I’m not an attorney nor a CPA, but here are some facts I’ve learned over the years about the Business aspects of Inventory.

It doesn’t really matter what your CPA requires or suggests about your Inventory for your taxes, (they are probably right). Certainly follow their advice and be consistent from year to year.

But, your Inventory is the largest asset your business will likely have. You really should be tracking as much about your inventory and its performance as you can. If it’s just sitting around, its like cash in the mattress.

What is your Inventory ROI? (Gross Profit for a period divided by the average value of your Inventory). A higher return is better use of your cash (or credit.)

What is its turnover rate? (COGS for a period divided by Average Inventory value for the period.) This how many times your Inventory turns over or is consumed and replaced during the period. Higher turnover is better use of your cash (or credit).

What are you doing to improve each of these measures?

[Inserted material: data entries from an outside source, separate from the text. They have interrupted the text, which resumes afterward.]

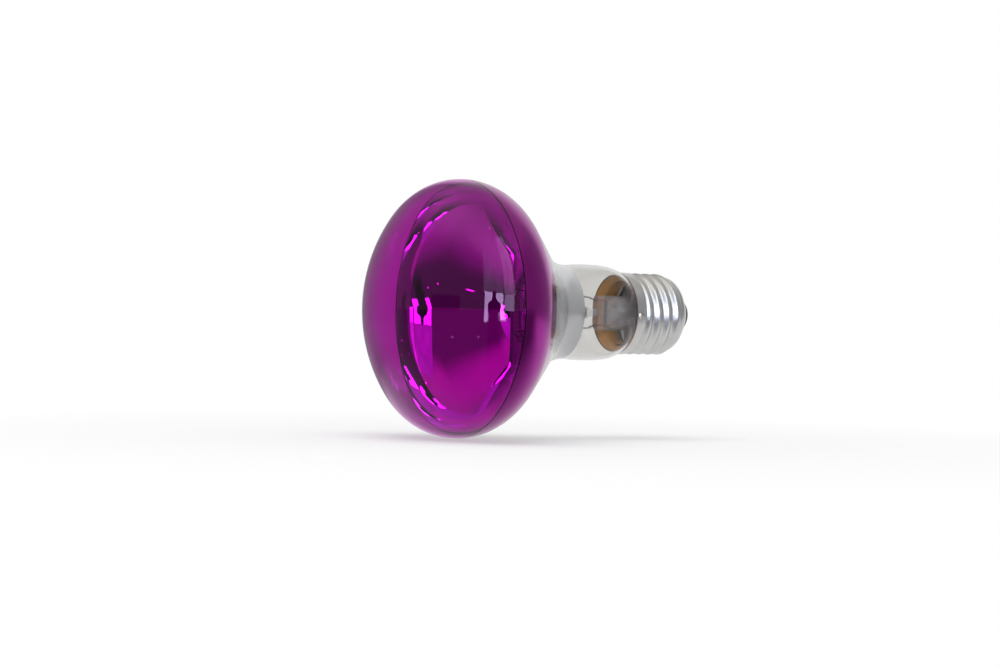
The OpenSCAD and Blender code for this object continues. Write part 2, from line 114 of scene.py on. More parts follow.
@dataclass
class Shape:
    """A closed surface: its points, its four-sided and three-sided faces, and a band number per face."""

    points: Array
    quads: Array
    tris: Array
    quad_bands: Array
    tri_bands: Array

    @classmethod
    def of_grid(cls, grid: Array, closed: bool = False, bands: Array | None = None) -> "Shape":
        """Joins a grid of points into a surface that runs round its columns.

        Neighbours in rows and columns make a face. A row whose points coincide is a pole, and its faces
        have three sides.

        Args:
            grid: Points by row and column, with x, y and z on the last axis.
            closed: Whether the last row joins the first.
            bands: A band number for each strip between two rows.

        Returns:
            The surface, with its faces turned outwards.
        """
        rows, columns = grid.shape[:2]
        index = np.arange(rows * columns).reshape(rows, columns)
        pole = np.ptp(grid, axis=1).max(axis=-1) < 1e-9
        index[pole] = index[pole][:, :1]
        low = index if closed else index[:-1]
        high = np.roll(index, -1, axis=0) if closed else index[1:]
        faces = placed(low, np.roll(low, -1, 1), np.roll(high, -1, 1), high).reshape(-1, 4)
        strips = np.zeros(len(low), int) if bands is None else np.asarray(bands)[: len(low)]
        strip = np.repeat(strips, columns)
        first, last = faces[:, 0] == faces[:, 1], faces[:, 2] == faces[:, 3]
        whole = ~(first | last)
        tris = np.concatenate([faces[first & ~last][:, [0, 2, 3]], faces[last & ~first][:, [0, 1, 2]]])
        tri_bands = np.concatenate([strip[first & ~last], strip[last & ~first]])
        used, compact = np.unique(np.concatenate([faces[whole].ravel(), tris.ravel()]), return_inverse=True)
        count = int(whole.sum()) * 4
        shape = cls(
            grid.reshape(-1, 3)[used],
            compact[:count].reshape(-1, 4),
            compact[count:].reshape(-1, 3),
            strip[whole],
            tri_bands,
        )
        return shape if shape.volume() > 0 else shape.turned()

    def volume(self) -> float:
        """Signed volume: a sixth of the sum of the box products of each triangle's corners."""
        tris = np.concatenate([self.quads[:, [0, 1, 2]], self.quads[:, [0, 2, 3]], self.tris])
        a, b, c = (self.points[tris[:, k]] for k in range(3))
        return float(np.einsum("ij,ij->i", a, np.cross(b, c)).sum() / 6)

    def turned(self) -> "Shape":
        """The same surface with every face turned round."""
        return Shape(self.points, self.quads[:, ::-1], self.tris[:, ::-1], self.quad_bands, self.tri_bands)

    def joined(self, other: "Shape") -> "Shape":
        """This surface and another as one."""
        n = len(self.points)
        return Shape(
            np.concatenate([self.points, other.points]),
            np.concatenate([self.quads, other.quads + n]),
            np.concatenate([self.tris, other.tris + n]),
            np.concatenate([self.quad_bands, other.quad_bands]),
            np.concatenate([self.tri_bands, other.tri_bands]),
        )


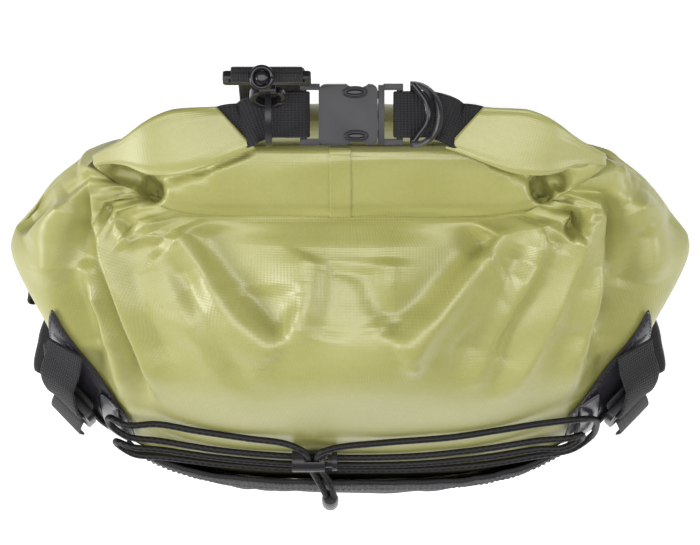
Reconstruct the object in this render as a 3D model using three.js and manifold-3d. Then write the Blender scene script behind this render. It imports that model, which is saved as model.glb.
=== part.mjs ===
import * as THREE from "three";
import { mergeVertices } from "three/addons/utils/BufferGeometryUtils.js";
import Module from "manifold-3d";

// A roll-top dry backpack of PVC tarpaulin, standing on its flat base.
// Millimetres, +Z up. The front with the pocket faces -Y, the wearer's back faces +Y.

// Driving dimensions
const fit = 0.3; // gap between pieces that touch
const skinSeat = 1; // gap under what lies on the folded skin
const patchSeat = 2.6; // and under the patches, near the deepest folds
const clothWall = 2;
const domeHeight = 472; // crest of the stuffed front above the base
const earReach = 195; // from the middle to the tip of an ear
const frontReach = 104; // from the side seams' plane to the furthest point of the front
const backReach = 90; // and to the furthest point of the back
const around = 52; // points in each ring of the bag
const rows = 21; // rings up the bag

const collarWidth = 44; // the rolled mouth, across its flat face
const collarThick = 12;
const collarReach = 138; // from the middle to the bend at each end
const collarEnd = 62; // from the middle to each end of the roll
const collarY = 46.6;
const collarZ = domeHeight + 10.4;
const neckGap = 6; // open slit of the neck, inside its walls

const webWide = 25;
const webThick = 1.6;
const haulWide = 38;
const endTuck = 3.4; // from the roll's end to where its webbing starts
const barThick = 3.4; // thickness of the rings' bars

const buckleY = 75; // middle of the buckle
const buckleZ = collarZ + 48.6;
const buckleTilt = 15; // degrees from flat, towards the front
const buckleHigh = 33; // across the webbing
const buckleThick = 9.6;
const buckleBody = 32; // length of the socket's body
const frameBar = 3.5;
const frameSlot = 6.6;
const frameWall = 3.4;
const prongLong = 18;
const prongWide = 4.2;
const releaseLong = 13;

const ringTall = 36; // D-rings, across the webbing
const ringDeep = 21;
const ringShift = 0.5;
const ringLean = 42; // degrees that the right ring stands up from the webbing
const hookInner = 6.5; // snap hook, inner and outer radius
const hookOuter = 9.8;
const hookThick = 4.6;
const stemLong = 5;
const stemWide = 9;
const pinRadius = 1.9;
const loopDeep = 10;
const gateFrom = -28; // degrees on the ring, the gate's free end
const gateTo = 50; // and its hinge, in degrees
const tipSpace = 0.4; // between the gate's end and the hook's tip
const hingeSpace = 8;

const cordWide = 4; // elastic cord
const lockHigh = 20; // cord lock barrel
const lockWide = 15;
const plungerTravel = 4;
const lockRadius = 6.5;
const plungerRadius = 4.2;
const lockX = -22;
const lockZ = 361.5;
const lockStand = 8.6;
const endStand = 19.4;

const pocketHigh = 300;
const pocketWall = 1.6;
const pocketBulge = 9; // how far its middle stands off the bag at the mouth
const bindingHigh = 20;
const pocketAngle = 43;
const cornerAngle = 57; // where the compression straps run
const patchTop = 0.915; // shares of domeHeight
const patchShoulder = 0.79;
const webTop = 0.885;
const lockTop = 0.775;
const lockTall = 26;
const lockSeat = 10; // middle of the ladder lock from the skin
const lockThick = 5;
const lockBar = 3.7; // end bars of the ladder lock

const padThick = 9;
const padHigh = 360;
const padFoot = 28; // its lower edge above the base
const padWide = 220;
const strapWide = 60;
const strapThick = 10;
const wingHigh = 85;
const wingThick = 12;
const strapFoot = 136; // lower end of a shoulder strap above the base
const strapBow = 28; // how far a strap stands off the pad
const wingFrom = 84; // degrees from the front's middle
const wingTo = 126;
const wingFlare = 48;
const wingZ = 112;
const haulStand = 12; // how far the haul strap stands off the back at the crest
const haulTail = 74; // its end below the crest
const haulTuck = 24; // length of its end behind the swivel's bar
const adjusterTall = 24;
const adjusterSlot = 6;
const footAngle = 129; // where the strap's webbing is sewn to the foot of the bag
const webFoot = 30;

// Rings of the bag, bottom to top. Lengths are shares: wide of earReach, front of frontReach,
// back and seam of backReach, and the three heights of domeHeight. A larger square is boxier, and
// backSquare is that of the back half where it differs.
const rings = [
  { wide: 0.72, front: 0.74, back: 0.88, seam: 0, sideUp: 0, frontUp: 0, backUp: 0, square: 3.4 },
  { wide: 0.775, front: 0.82, back: 0.96, seam: 0, sideUp: 0.025, frontUp: 0.025, backUp: 0.025, square: 3.2 },
  { wide: 0.81, front: 0.88, back: 1.0, seam: 0, sideUp: 0.12, frontUp: 0.12, backUp: 0.12, square: 2.9 },
  { wide: 0.84, front: 0.94, back: 1.0, seam: 0, sideUp: 0.32, frontUp: 0.32, backUp: 0.32, square: 2.9 },
  { wide: 0.865, front: 0.99, back: 1.0, seam: 0.02, sideUp: 0.54, frontUp: 0.54, backUp: 0.54, square: 3.0 },
  { wide: 0.88, front: 1.0, back: 1.0, seam: 0.05, sideUp: 0.66, frontUp: 0.66, backUp: 0.66, square: 3.1 },
  { wide: 0.905, front: 0.885, back: 1.0, seam: 0.09, sideUp: 0.77, frontUp: 0.775, backUp: 0.78, square: 3.1 },
  { wide: 0.955, front: 0.74, back: 1.0, seam: 0.17, sideUp: 0.85, frontUp: 0.885, backUp: 0.88, square: 2.5 },
  { wide: 1.01, front: 0.61, back: 0.99, seam: 0.22, sideUp: 0.905, frontUp: 0.95, backUp: 0.945, square: 1.65, backSquare: 1.9 },
  { wide: 0.94, front: 0.39, back: 0.97, seam: 0.37, sideUp: 0.945, frontUp: 0.985, backUp: 0.985, square: 1.9, backSquare: 2.3 },
  { wide: 0.85, front: 0.12, back: 0.95, seam: 0.5, sideUp: 0.99, frontUp: 1.0, backUp: 1.01, square: 1.95, backSquare: 2.5 },
  { wide: 0.765, front: -0.1, back: 0.83, seam: 0.58, sideUp: 1.025, frontUp: 1.0, backUp: 1.03, square: 2.1 },
];

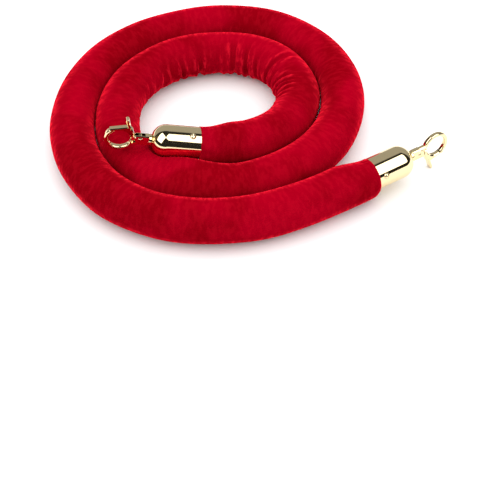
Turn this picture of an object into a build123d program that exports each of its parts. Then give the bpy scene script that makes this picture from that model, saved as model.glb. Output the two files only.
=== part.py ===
"""A velvet barrier rope, lying in a loose coil of two turns. Millimetres, +Z up.

The rope lies on the floor at z = 0, with the middle of its footprint at x = 0, y = 0.
Each end has a polished cap and a swivel snap hook. The outer end lies on the floor,
and the inner end climbs until its hook rests on the second turn.
"""

import os
from math import asin, atan2, cos, degrees, radians, sin, sqrt

from build123d import *

# ---------------------------------------------------------------- driving dimensions
# Rope
ROPE_D = 36.0  # over the velvet
COVER_WALL = 1.5  # velvet and its lining
LOAD_CORD_D = 4.0
SOFT_GAP = 0.1  # between one layer of the rope and the next

# The middle line of the rope, from the end inside the outer cap to the end inside
# the inner cap.
FIRST_TURN = [
    (107, -70, 19.5), (75, -90.5, 18), (41, -112, 18), (4, -127, 18), (-36, -131, 18),
    (-76, -123, 18), (-110, -101, 18), (-134, -66, 18), (-146, -24, 18), (-145, 22, 18),
    (-130, 66, 18), (-101, 101, 18), (-61, 123, 18), (-15, 132, 18), (29, 120, 18),
    (62, 89, 18), (79, 49, 18), (80, 5, 18), (66, -35, 18), (38, -67, 18),
]
SECOND_TURN = [
    (1, -87, 18), (-38, -95, 18), (-74, -84, 18), (-98, -55, 18), (-109, -18, 18),
    (-108, 20, 18), (-93, 55, 18), (-64, 81, 18), (-26, 91, 18), (11, 84, 18),
    (35, 60, 18), (44, 27, 18),
]
RISING_END = [(36, -8, 20), (17, -35.5, 26), (-11, -56.8, 32.6), (-50, -60.6, 39.8)]
ROUTE = [Vector(*point) for point in FIRST_TURN + SECOND_TURN + RISING_END]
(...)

As for taxes, IRS Schedule C asks if you have inventory, then requires you do the calculation for COGS. The Small Business Taxpayer threshold for inventory exemption is $25M, not $1M. But, the inventory is only exempted from reporting if you class it as “incidental”. If you are doing anything retail, online, Amazon, or eBay, then your inventory is Not incidental, and must be properly accounted for.

(If you want to change how you do accounting to the IRS from prior years, then you need to submit a form 3115.)

If you haven’t already done so, Calculate your Ending Inventory value.

For Amazon Sellers, Run an Amazon Report / Fulfillment / Inventory / Monthly Inventory History for December for your ending FBA Inventory. Then physically count any of your inventory stored and stashed at home or your warehouse.

Add it all up times the cost of each – This is your Ending Inventory for last year, AND it is the Beginning Inventory value you will use for next. year

The COGS (Cost Of Goods Sold) calculation is very simple.

The value of your Beginning Inventory PLUS the value of your Purchases (of new inventory purchased during the period) MINUS the value of your Ending Inventory is the value of the COST of Goods Sold for section 3 of IRS Schedule C.

Watching your Inventory performance is just as important as managing your expenses, but gets less attention. Stale inventory doesn’t sell well. Paying too much for inventory makes it difficult to be profitable against lower-cost competitors. Inventory in your garage can’t sell. Money invested in inventory can’t be used for anything else.

Inventory is a Big Deal.

What questions do you have about Inventory?